What needs to happen?
The crazy grant system, which promotes the use of plastic tree tubes, is perpetuated by a number of factors.
First, there are the vested interests of the forestry industry as it currently operates. Second, almost all Scottish Government policy at present is being determined by its wish to re-join the EU.
It is therefore extremely reluctant to criticise or change the EU-derived agricultural and forestry payments system.
It does not want to create any potential blocks to Scotland re-joining the EU, should independence ever happen, or to open up a debate on how far the EU really served to protect Scotland’s environment..
Third, the system is also perpetuated by land-owning charities like the Woodland Trust (there are many others) who will ask the public to put their hand in a pocket to plant a tree – it sounds like such a good thing – but never dare explain or ask for money to address the real problem, the very high numbers of red deer.
Hence too why the Woodland Trust, while making the welcome announcement that it will stop using plastic tree tubes, continues to argue that fencing as essential, as in its involvement in the misconceived native woodland planting in Glen Banchor (see here).
Its time the public said enough is enough.
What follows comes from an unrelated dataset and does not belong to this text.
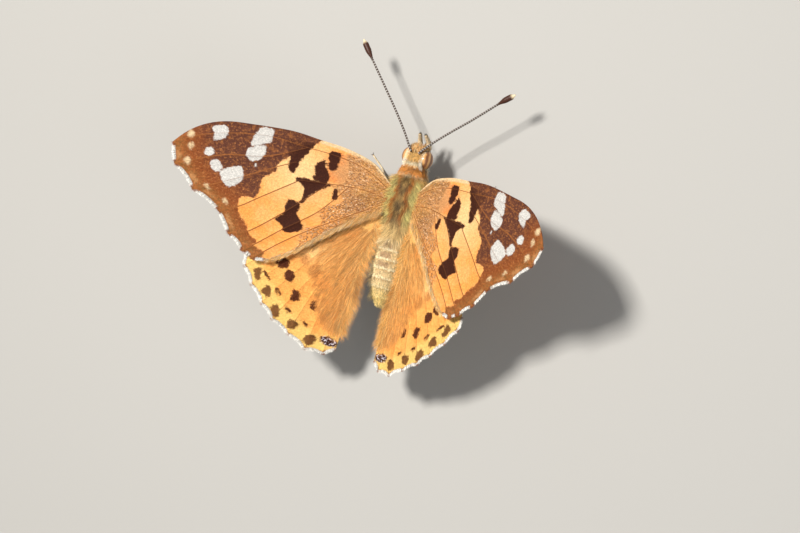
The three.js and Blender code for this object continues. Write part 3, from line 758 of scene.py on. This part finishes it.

Plastic tree tubes are such an obvious affront to nature that we should be calling for them to be banned immediately. An announcement by the Scottish Government to this effect in time for COP26 in Glasgow is what the public should be going for.
But that then needs to be followed up by calls for a shift in public subsidies for land-management, away from planting trees and towards reducing grazing pressure so that native woodland can start to regenerate naturally.